Считалось само собой разумеющимся, что велосипед, пока я не дорасту до водки, спасет меня от судьбы книжника в очках-аквариумах, которой избежал и сам отец, и мой спортивный старший брат, впавший в другую крайность и ставший двоечником.
Велосипед подразумевал свободу — передвижения и вообще. Он раздвигал границы дачного мира на две железнодорожные станции в одну сторону и без конца — в другую. Но главное — велосипед, как дворовый футбол, где мне ничего не светило, обнажал подростковую вирильность, с которой постоянно боролась бабушка, обучавшая меня вышивать букеты нитками мулине. Короче, отец бесповоротно включил в обряд инициации велосипед, конечно, двухколесный, а не младенческий о трех колесах.
Кошмар заключался в том, что я никак не мог поверить в машину, не умевшую стоять на двух колесах, но умудрявшуюся ездить, стоило мне на нее водрузиться. Пока отец бежал рядом, держась за седло, я наслаждался ездой. Но стоило ему отпустить меня на волю, я валился на бок. Отец утирал мою кровь и мои же слёзы и повторял урок, который я выучил наизусть. Между теорией и практикой, однако, простиралась пропасть. Ее надо было пересечь за один раз, ни секунды не раздумывая, потому что велосипед не терпел сомнения и промедления, трактуя остановку как капитуляцию перед законом всемирного тяготения. Не желая сдаваться, мы (я) мужественно продолжали упражнения в падении, пока отец не отправлялся по своим взрослым делам — пить коньяк, играть в преферанс или читать «Братьев Карамазовых».

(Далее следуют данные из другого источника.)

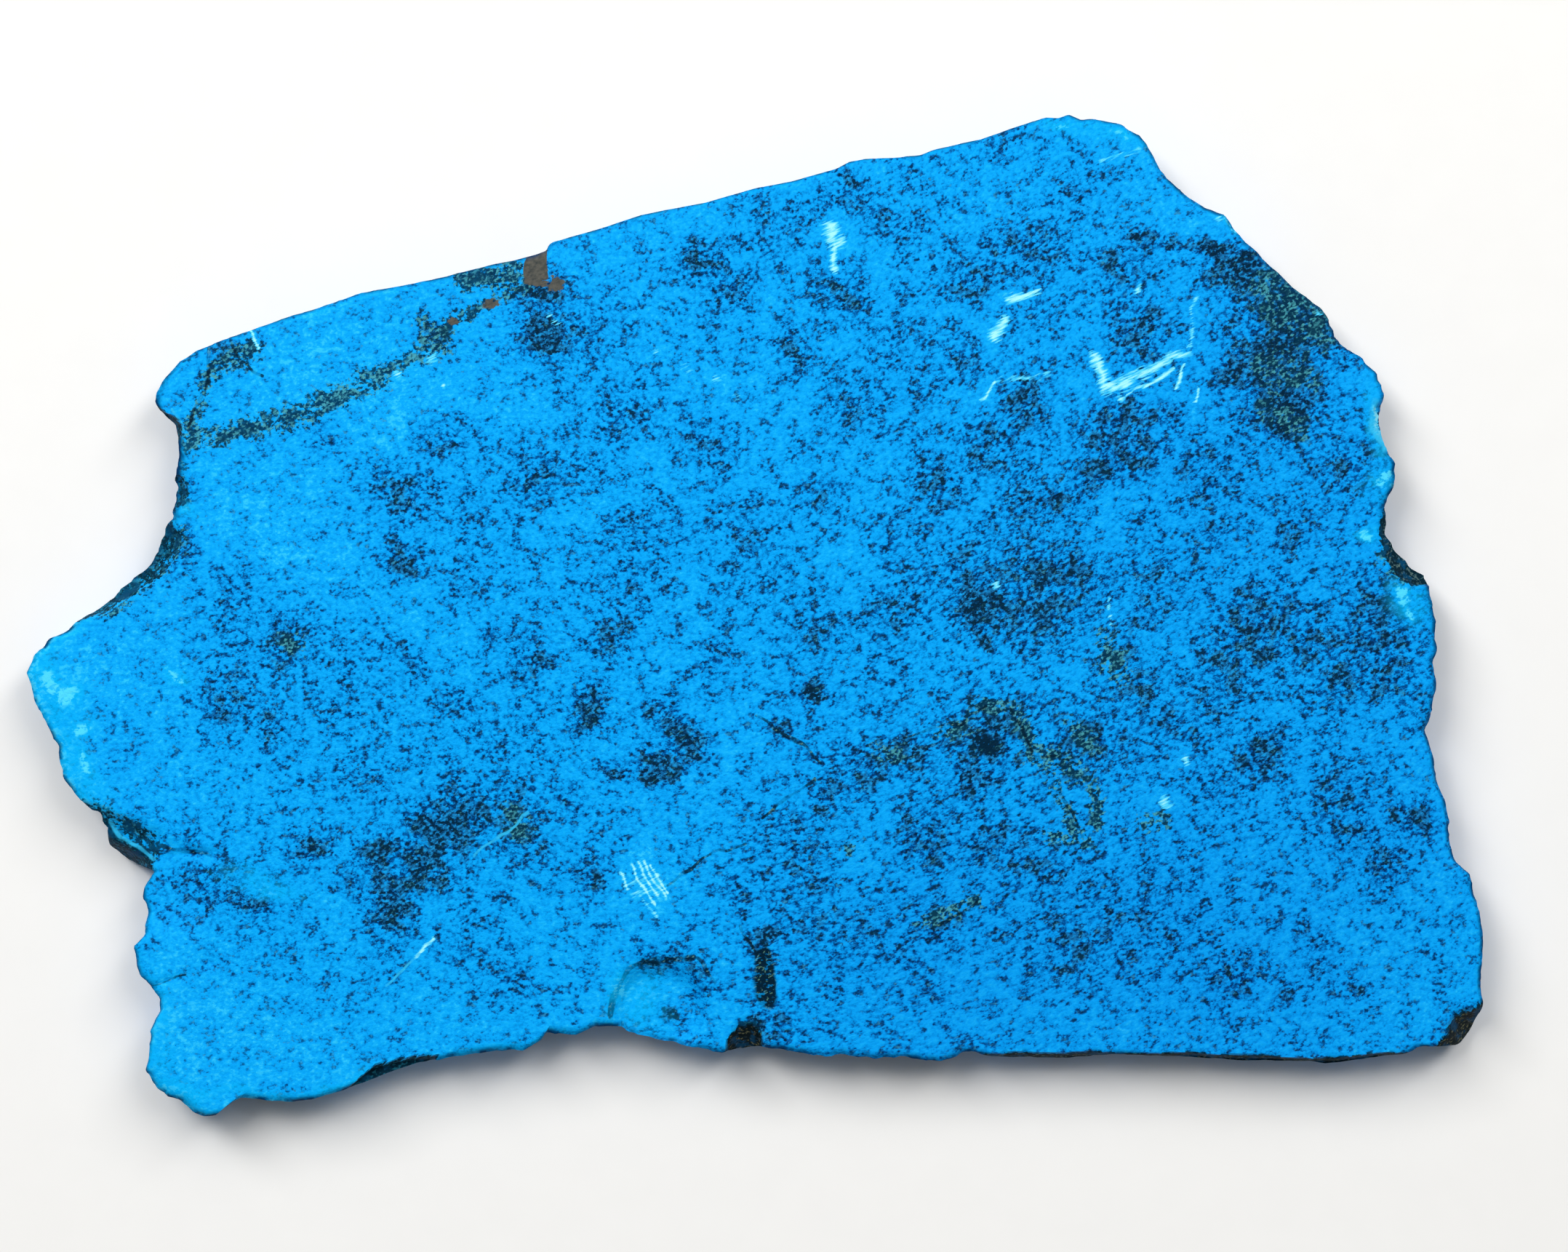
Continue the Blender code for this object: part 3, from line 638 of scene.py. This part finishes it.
def oval_field(spots, ovals):
    """The strongest of the turned ovals: one inside, falling to nothing at 2.1 of its half widths."""
    field = np.zeros(len(spots))
    for x, y, wide, high, turn, strength in ovals:
        angle = math.radians(turn)
        dx, dy = spots[:, 0] - x, spots[:, 1] - y
        along = (dx * math.cos(angle) + dy * math.sin(angle)) / wide
        across = (-dx * math.sin(angle) + dy * math.cos(angle)) / high
        field = np.maximum(field, strength * eased((2.1 - np.hypot(along, across)) / 1.8))
    return field


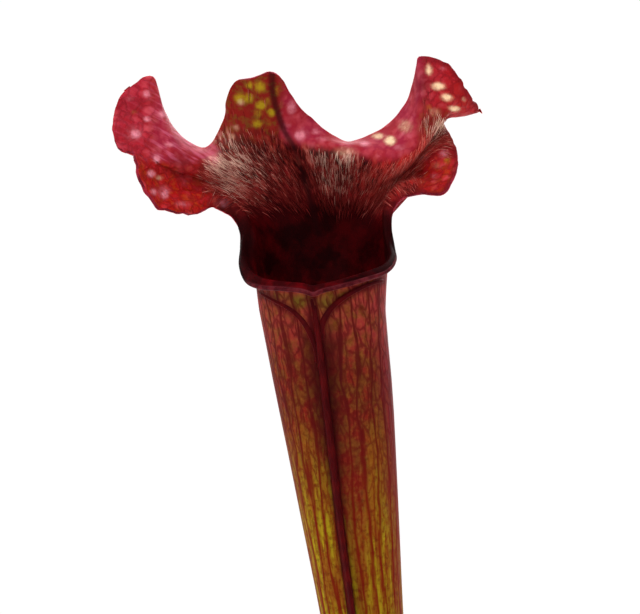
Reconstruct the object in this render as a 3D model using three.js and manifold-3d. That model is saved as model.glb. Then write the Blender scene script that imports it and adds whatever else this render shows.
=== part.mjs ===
// A potted trumpet pitcher plant: one tall open pitcher with a ruffled lid, a young closed pitcher and
// three sword leaves, all standing on a crown that is half sunk in the potting mix of a plain round pot.
// Millimetres, +Z up. The origin is the centre of the pot's foot. The mouth and its wing face -Y.
import * as THREE from "three";
import { mergeVertices } from "three/addons/utils/BufferGeometryUtils.js";
import Module from "manifold-3d";

const wasm = await Module();
wasm.setup();

// Driving dimensions.
const GAP = 0.3;
const POT = {
  height: 100, rimRadius: 62, footRadius: 45, wall: 2, floor: 3, collar: 10, collarWall: 3, segments: 56,
};
const DRAIN = { count: 6, radius: 5, circle: 30, sides: 20 };
const MIX = { level: 88, dome: 3, lump: 0.55, rings: 8, segments: 48 };
const CROWN = {
  centre: [12, 6, 86], halfLength: 27, radius: 8.8, turn: 8, sides: 22, scar: 0.45, scarTurn: 2.1,
};
const CROWN_POCKET = 0.36;
const SOCKET = { floor: 90, rise: 9, play: 0.42 };
const MOUTH = { x: -18, y: 4, z: 373, radius: 15.2 };
const WALL = 0.9;
const WING = { height: 2.8, columns: [0, 1], top: -3, full: -18, fade: -205, end: -262 };

// The pitcher's tube, from its foot in the crown to just under the mouth. Heights are below the mouth,
// x and y are the centre line's shift, the radius is the outer one, and twist turns the wing to the left
// on the way down.
const TUBE = [
  { z: -283, x: 30.0, y: 4.2, radius: 4.6, twist: 16 },
  { z: -276, x: 29.6, y: 4.2, radius: 4.6, twist: 16 },
  { z: -262, x: 28.4, y: 4.4, radius: 4.1, twist: 16 },
  { z: -232, x: 25.8, y: 4.8, radius: 4.3, twist: 15 },
  { z: -192, x: 22.2, y: 4.8, radius: 5.3, twist: 14 },
  { z: -152, x: 18.2, y: 4.0, radius: 6.6, twist: 12 },
  { z: -112, x: 13.8, y: 2.6, radius: 8.2, twist: 10 },
  { z: -76, x: 9.8, y: 1.3, radius: 9.85, twist: 8 },
  { z: -54, x: 7.1, y: 0.7, radius: 11.55, twist: 6 },
  { z: -39, x: 5.25, y: 0.4, radius: 12.7, twist: 4 },
  { z: -24, x: 3.3, y: 0.2, radius: 13.85, twist: 2 },
  { z: -10, x: 1.3, y: 0.0, radius: 14.6, twist: 0 },
  { z: -5, x: 0.6, y: 0.0, radius: 14.9, twist: 0 },
];
const HOLLOW_FROM = 3;

// The throat between the mouth and the lid is a little wider than the tube. Above it the wall rises before
// it spreads, by a share of how far it spreads to the side.
const THROAT = { z: 13, radius: 16, belowCrest: 2.6, flareFrom: -2, backBulge: 2, rise: 0.12 };

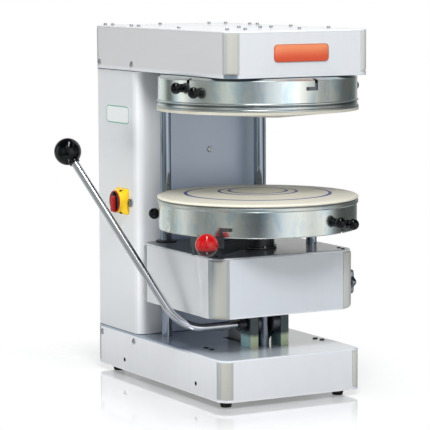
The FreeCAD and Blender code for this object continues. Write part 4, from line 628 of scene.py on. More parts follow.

С утра всё начиналось заново и также бесплодно, пока к нам не приехал Хрущев. Он поселился на той же улице, что и мы, но на мраморной даче. До войны она принадлежала латышскому газетному магнату, а после нее — народу, которым и был Хрущев. В белых штанах с мотней он стоял в открытой «чайке» и махал нам панамой. Лысый, как Цезарь, он справлял персональный триумф. В том году Хрущев искоренил языческий праздник Лиго и превратил православный собор в планетарий. Победив сразу две религии, он жаждал отдыха на нежарком Рижском взморье.